Perhaps it's damning Renoir with faint praise to call it agreeable, but Gilles Bourdos' film—about the waning days and household entanglements of impressionist painter Pierre-Auguste Renoir—shows an admirable restraint, quiet simplicity, and lush pictorial beauty.
So if the dialogue can be a bit clunky and the psychoanalysis a bit thin, what's there is enough, evoking the living rhythms of the Renoir's home in Cagnes-sur-Mer (on the French Riviera). It helps that Bourdos and leading cinematographer Mark Lee Ping-bing shot on location at the Renoir family estate, finding the filmic equivalent of the rich color and play of sunlight found in the artist's work. (That work is cleverly live-to-film recreated here by painting double—and convicted art forger—Guy Ribes.)
Screenwriters Jérome Tonnerre, Michel Spinosa and Bourdos walk us through the summer of 1915, when 74-year-old Renoir (Michel Bouquet) receives his latest muse: "A girl out of nowhere, sent by a dead woman." She is Andrée Heuschling (Christa Theret), a teenage aspiring actress referred by the painter's recently departed wife. Andree quickly establishes herself as a free spirit who punctures pretension and wants to seize "everything life has to offer," starting with men.
Added to her beauty (and nude posing), these traits make her the archetypal French fantasy girl. The film touches on the relentlessness of "the male gaze" (of not one but three Renoir men) and more than once draws the Freudian connection of paintbrush to penis. Andrée draws the focus not only of "the boss" but his sons Jean (one day to become the great filmmaker of Grand Illusion and The Rules of the Game) and the pubescent Claude, nicknamed "Coco" (Thomas Doret, the young talent from The Kid with a Bike). The latter serves as a relatively innocent observer to the sex-and-death crudity of Darwinism, from bloody animal remains in the kitchen to the debilitating war wound older brother Jean (Vincent Rottiers) brings home on sick leave and to the competition for Andrée's attention.
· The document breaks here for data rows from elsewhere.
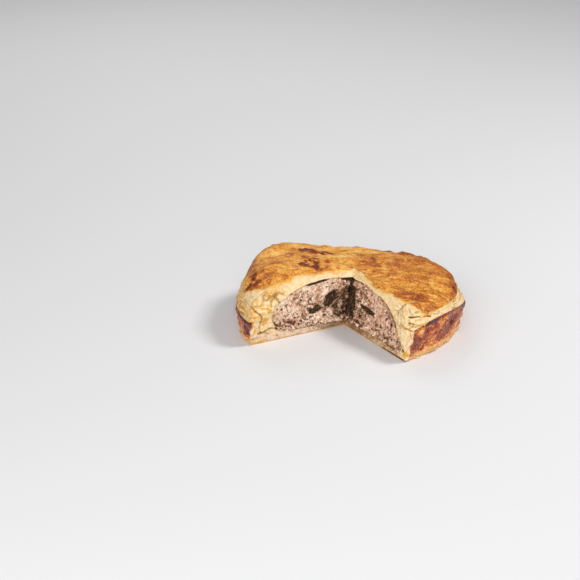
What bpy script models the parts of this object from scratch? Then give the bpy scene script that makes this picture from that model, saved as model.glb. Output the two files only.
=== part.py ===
"""A wild boar pie with a wedge cut out: minced filling with mushroom in it, a base crust and a puffed lid.

Sizes below are millimetres and are scaled to metres as each mesh is made. Z is up, the table is z = 0 and
the pie's middle is the Z axis. Each piece is first turned as part of a neat round pie. It is then pushed to
the pie's uneven outline and heights, given relief, and cut by a wedge whose two faces have relief of their
own: crumbled mince, sliced crust, or a lid whose top stands back from the cut.
"""

import math

import bmesh
import bpy
import numpy as np
from mathutils import Vector, noise

MM = 0.001

# The neat pie, as radii and heights.
FOOT_RADIUS = 86.0
SEAM_RADIUS = 90.0
SEAM_HEIGHT = 27.0
RIM_RADIUS = 82.0
RIM_HEIGHT = 38.0
MIDDLE_HEIGHT = 45.5
FILLING_RADIUS = 72.0
FILLING_FLOOR = 4.8
FILLING_WAIST = 12.0
FILLING_TOP = 40.2
FOOT_POWER = 5.0
OUTER_FROM = 62.0
SIDE_HEIGHTS = (40.2, 39.6, 38.4, 36.6, 34.3, 31.0, 27.0, 24.0, 21.0, 18.0, 15.0, 12.0)
GAP = 0.3

# What makes it uneven: degrees from +X round the pie, and the millimetres there.
FOOT_OUTLINE = {-62: 84, -44: 83, -28: 85, -10: 87, 20: 88, 60: 87, 100: 86, 140: 87, 180: 88.5, 209: 91}
FILLING_OUTLINE = {-62: 75, 0: 73, 90: 72, 180: 70, 209: 69}
SEAM_HEIGHTS = {-62: 24, -54: 28, -45: 30, -32: 30, -20: 27, -8: 24, 30: 23, 90: 22, 150: 23, 180: 19.5, 209: 20}
RIM_HEIGHTS = {
    -62: 35.5, -40: 37, -15: 36, 8: 37.5, 27: 35.3, 45: 34.3, 60: 33, 75: 33.4, 86: 34.2,
    95: 33.5, 108: 36.8, 126: 44, 140: 46.5, 156: 46.5, 166: 43.5, 180: 42, 209: 39.5,
}  # fmt: skip
SEAM_EXTRA = {-62: 0, -20: -1, -6: 1.5, 6: -3, 14: -2.5, 30: 0, 150: 0, 180: -1.5, 209: -3}
SHOULDER_EXTRA = {
    -62: 0, -20: 0.5, 4: 1.2, 12: 3.5, 25: 3.2, 45: 1.5, 60: 0.5, 120: 0.5, 145: 2, 156: 2.5, 166: -0.5, 209: 0,
}  # fmt: skip
PUFF_AT = Vector((-45.0, 0.0))
PUFF_RADIUS = 50.0
PUFF_HEIGHT = 3.5

# The section that each cut shows. Beside it, which of the neat pie's heights are widened (as a share of the
# radius) and raised (in millimetres), and how much of that holds at each angle.
SECTIONS = [
    (
        {-62: 0, 140: 0, 190: 1, 209: 1},
        {5: -0.09, 8.7: -0.065, 12: -0.045, 18: 0.025, 24: 0.085, 27: 0.07, 31: 0.03, 36.6: 0},
        {12: 0, 18: 1.1, 24: 3.2, 31: 4.6, 36.6: 4.4, 40.5: 3.0, 44: 1.1, 48: 0.9},
    ),
    (
        {-62: 1, -45: 1, 0: 0, 209: 0},
        {5: 0.07, 8.7: 0.055, 12: 0.03, 18: 0},
        {27: 0, 34.3: 1.4, 38.4: 1.8, 41: 1.0, 44: 0.4, 48: 0},
    ),
]

# The wedge: its corner is a leaning line, and each face runs from it in a direction.
CORNER_LOW = Vector((-4.4, -4.5, 0.0))
CORNER_HIGH = Vector((2.6, -3.0, 45.0))
LEFT_CUT_DEGREES = 208.0
RIGHT_CUT_DEGREES = -57.6
WEDGE_BOTTOM = -5.0
WEDGE_TOP = 62.0
WEDGE_REACH = 112.0
WEDGE_DEPTH = 150.0

# How far the lid's browned top stands back from each cut: distance out from the corner, and distance back.
BEVELS = {
    "left": {0: 3, 16: 9, 38: 13, 60: 12, 76: 6, 90: 4},
    "right": {0: 2, 35: 4, 62: 7, 78: 6, 90: 5},
}
BEVEL_POWER = 1.6
GAPS_UNDER_LID = [(29.0, 13.0, 2.8), (1.0, 8.0, 3.4)]  # beside the left cut: middle, half-length, depth
CRUMPLED_FROM = 54.0
CRUMPLED_BY = 68.0

# Mushroom pieces: cut it shows on, distance out from the corner, height, half-sizes (out, up, in), slope.
MUSHROOMS = [
    ("mushroom_1", "left", 17.3, 26.2, (6.8, 4.3, 5.0), -32.0),
    ("mushroom_2", "left", 30.5, 19.4, (5.2, 2.4, 4.0), -12.0),
    ("mushroom_3", "right", 5.8, 21.5, (4.0, 11.2, 4.0), 12.0),
    ("mushroom_4", "right", 26.0, 22.6, (10.4, 1.8, 4.5), -3.0),
]

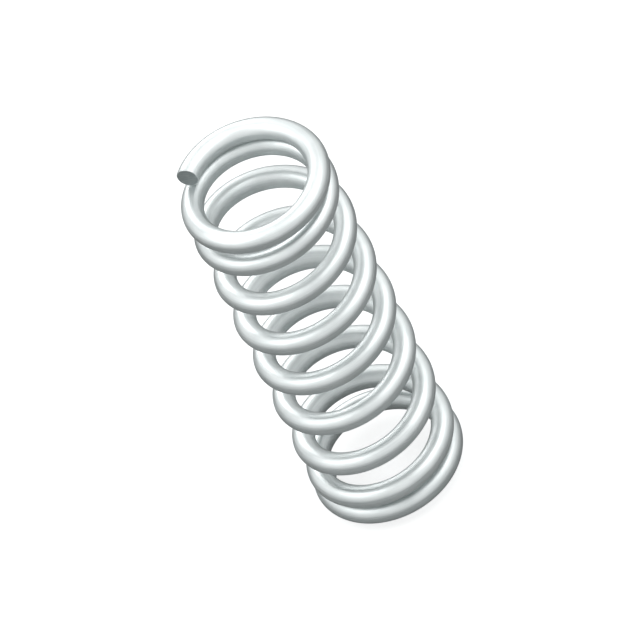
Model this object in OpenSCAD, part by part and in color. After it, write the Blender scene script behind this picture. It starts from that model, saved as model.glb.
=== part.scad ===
// Helical compression spring of round wire, wound right-handed.
// Each end closes down onto its neighbouring turn and is cut square across the
// wire, left unground. The axis is +Z, the lower end stands on z = 0, and both
// cut ends lie on the +X side when the number of turns is whole.
// All lengths are in millimetres.

/* [Wire] */
// Diameter of the wire
wire_d = 2.4; // [1.6:0.1:3]

/* [Coil] */
// Outside diameter of the coil
outer_d = 16.5; // [12:0.5:30]
// Length of the unloaded spring, from end to end
free_length = 49.5; // [36:0.5:90]
// Turns of wire from one cut end to the other
total_turns = 9; // [7:0.25:12]

/* [Ends] */
// Turns at each end that lie closed
closed_turns = 1; // [0.75:0.05:1.5]
// Turns over which the coil opens from closed to its working pitch
ramp_turns = 1; // [0.5:0.05:1.5]
// Clear space between a cut end and the turn that closes on it
end_gap = 0.05; // [0.03:0.01:0.2]

/* [Smoothness] */
// Sides of the wire's round section
wire_sides = 16; // [8:2:18]
// Sections along the whole wire
wire_sections = 324; // [216:2:340]

/* [Hidden] */

wire_r = wire_d / 2;
mean_r = outer_d / 2 - wire_r;
mean_turn = 2 * PI * mean_r;

// Neighbouring closed turns lie one wire and one gap apart, measured square to the wire
closed_slope = asin((wire_d + end_gap) / mean_turn);
closed_pitch = mean_turn * tan(closed_slope);

// The end sections lean with the wire, so they reach this far below and above their centres
end_reach = wire_r * cos(closed_slope);
coil_rise = free_length - 2 * end_reach;

// The open turns share the length that the closed ones leave
open_turns = total_turns - 2 * closed_turns - ramp_turns;
open_pitch = (coil_rise - closed_pitch * (total_turns - open_turns)) / open_turns;
pitch_growth = open_pitch - closed_pitch;

// Turns counted from the nearer end
function turns_in(t) = min(t, total_turns - t);

// How far the coil has opened at t: 0 where closed, 1 where fully open
function opening(t) = max(0, min(1, (turns_in(t) - closed_turns) / ramp_turns));

// Rise of the wire per turn at t
function pitch_at(t) = closed_pitch + pitch_growth * opening(t);

// Height gained over the first s turns: the pitch summed from the end inwards
function rise_in(s) =
    s <= closed_turns
    ? closed_pitch * s
    : s <= closed_turns + ramp_turns
    ? closed_pitch * s + pitch_growth * pow(s - closed_turns, 2) / (2 * ramp_turns)
    : closed_pitch * s + pitch_growth * (s - closed_turns - ramp_turns / 2);

// Height of the wire's centre above the lower end's at t; the upper half mirrors the lower
function rise_at(t) =
    t <= total_turns / 2
    ? rise_in(t)
    : coil_rise - rise_in(total_turns - t);

// Centre of the wire at t turns from the lower cut end
function wire_centre(t) = [
    mean_r * cos(360 * t),
    mean_r * sin(360 * t),
    end_reach + rise_at(t)
];

// Slope of the wire at t, in degrees above the horizontal
function slope_at(t) = atan(pitch_at(t) / mean_turn);

// Unit vectors across the wire at t: away from the axis, and square to that and to the wire
function outward(t) = [cos(360 * t), sin(360 * t), 0];
function across(t) = [
    sin(360 * t) * sin(slope_at(t)),
    -cos(360 * t) * sin(slope_at(t)),
    cos(slope_at(t))
];

// One round section of the wire at t, as points
function section_at(t) = [
    for (side = [0 : wire_sides - 1])
        let (turn = 360 * side / wire_sides)
        wire_centre(t) + wire_r * (cos(turn) * outward(t) + sin(turn) * across(t))
];

// Number of the point on a section, the last side followed by the first
function corner(section, side) = section * wire_sides + side % wire_sides;

// The wire as one closed skin: a band of triangles between each two sections and a flat cut at
// either end
module swept_wire() {
    points = [
        for (section = [0 : wire_sections])
            each section_at(total_turns * section / wire_sections)
    ];
    skin = [
        for (section = [0 : wire_sections - 1], side = [0 : wire_sides - 1])
            each [
                [corner(section, side), corner(section, side + 1), corner(section + 1, side + 1)],
                [corner(section, side), corner(section + 1, side + 1), corner(section + 1, side)]
            ]
    ];
    lower_cut = [for (side = [wire_sides - 1 : -1 : 0]) corner(0, side)];
    upper_cut = [for (side = [0 : wire_sides - 1]) corner(wire_sections, side)];
    polyhedron(points, concat([lower_cut], skin, [upper_cut]), convexity = 12);
}

module coil() {
    color("gainsboro")
        swept_wire();
}

coil();
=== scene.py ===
"""A helical compression spring of round wire, dressed and set on a pale studio floor.

The spring is one piece: a single wire carried along the coil, cut square at both ends.
Lengths are in metres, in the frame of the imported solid: +Z runs along the coil's axis, the lower
end stands on z = 0, and both cut ends lie on the +X side.
"""

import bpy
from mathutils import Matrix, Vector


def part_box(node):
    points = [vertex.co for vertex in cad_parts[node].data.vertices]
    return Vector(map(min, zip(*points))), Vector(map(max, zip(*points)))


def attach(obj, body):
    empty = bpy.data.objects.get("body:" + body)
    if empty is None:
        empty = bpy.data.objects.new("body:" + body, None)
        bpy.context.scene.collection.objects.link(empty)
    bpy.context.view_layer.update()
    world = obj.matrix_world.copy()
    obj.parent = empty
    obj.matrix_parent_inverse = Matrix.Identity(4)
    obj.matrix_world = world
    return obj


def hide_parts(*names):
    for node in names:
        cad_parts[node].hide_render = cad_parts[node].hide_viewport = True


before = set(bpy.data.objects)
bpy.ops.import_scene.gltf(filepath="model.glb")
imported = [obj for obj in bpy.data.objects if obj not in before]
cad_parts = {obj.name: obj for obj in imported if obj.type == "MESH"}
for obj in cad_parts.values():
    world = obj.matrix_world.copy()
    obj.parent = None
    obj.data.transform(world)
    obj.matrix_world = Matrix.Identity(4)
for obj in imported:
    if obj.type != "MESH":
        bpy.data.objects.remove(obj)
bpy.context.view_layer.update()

import math

import bpy
import numpy as np
from bpy.props import FloatProperty, FloatVectorProperty, IntProperty, PointerProperty
from mathutils import Matrix, Vector

bl_info = {
    "name": "Compression spring",
    "version": (1, 0, 0),
    "blender": (4, 5, 0),
    "location": "View3D > Sidebar > Spring",
    "description": "Makes a helical compression spring of round wire and its studio stage",
    "category": "Add Mesh",
}

MM = 0.001
COIL_LOW, COIL_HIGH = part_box("coil")
WIRE_DIAMETER = 2.4 * MM

# Rings of points on a cut face outside its middle point, and steps round its rim
FACE_RINGS = 8
RIM_STEPS = 4

# Colours of the wire: pale, faintly blue-green bright steel, and the tone left in its draw marks
WIRE_PALE = "E2E7E7"
WIRE_DEEP = "D0D6D6"
# At a glancing angle steel reflects less than an ideal metal, which leaves the wire's rims grey
GRAZING_TINT = "BCBCBC"
# Steel laid bare where the wire was sheared off, and the hollows of the shear lines
SHEARED_STEEL = "A5ACAC"
SHEARED_DARK = "8C9394"

# Draw marks along the wire, in millimetres. Real ones are some 0.02 wide, which is too fine to
# show, so these are drawn wider
MARK_WIDTH, MARK_LENGTH, MARK_DEPTH = 0.12, 12.0, 0.02
# Clouds of the drawing film and grain of the skin, in millimetres
CLOUD_SIZE, GRAIN_SIZE = 3.0, 0.15
# Depths under the coil's outermost line, in millimetres, at which the coiling track starts and
# is full
TRACK_STARTS, TRACK_FULL = 0.08, 0.02
# Lines that the cutter leaves on the cut faces, in millimetres
SHEAR_LENGTH, SHEAR_WIDTH, SHEAR_DEPTH = 0.8, 0.11, 0.03

# How much the marks count beside the clouds, and how much the track lightens and smooths the skin
MARK_WEIGHT = 0.8
TRACK_LIGHTER, TRACK_SMOOTHER = 0.12, 0.06
# Paleness, as a sum of marks and clouds, at which the skin has its deep colour and its pale one
DEEP_AT, PALE_AT = 0.65, 1.15
# Change of roughness from mark to mark, and height of the grain beside the marks' own
MARK_ROUGHNESS = 0.09
GRAIN_HEIGHT = 0.35
# Span that a noise's values mostly keep to
NOISE_LOW, NOISE_HIGH = 0.3, 0.7

# Pale seamless studio surface, and the painted grey tones that reflections see on it in place of its
# white, close to the spring and further off: painted shade on the wire's undersides
FLOOR_PALE = "BABDBD"
REFLECTED_SHADE_NEAR = "8A8D8D"
REFLECTED_SHADE_FAR = "6A6D6D"
# Distances from the coil's axis at which those two tones stand
NEAR_AT, FAR_AT = 20 * MM, 120 * MM
# The floor's reach to each side, and the glow that makes it white to the camera
FLOOR_REACH = 1.0
FLOOR_GLOW = 0.75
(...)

All the Renoir men betray their neuroses about their own and the others' uncertain futures, particularly Jean's should he return to war duty and Auguste's should his shaky hand refuse to cooperate. Despite all the opportunity for (figurative) hand-wringing, Renoir tends to the understated and accentuates the positive. "A painting should be something pleasant and cheerful," says Auguste. "There are enough disagreeable things in life. I don't need to create more." With the inherent interest of its subjects and its every frame a painting, Renoir is, indeed, agreeable enough.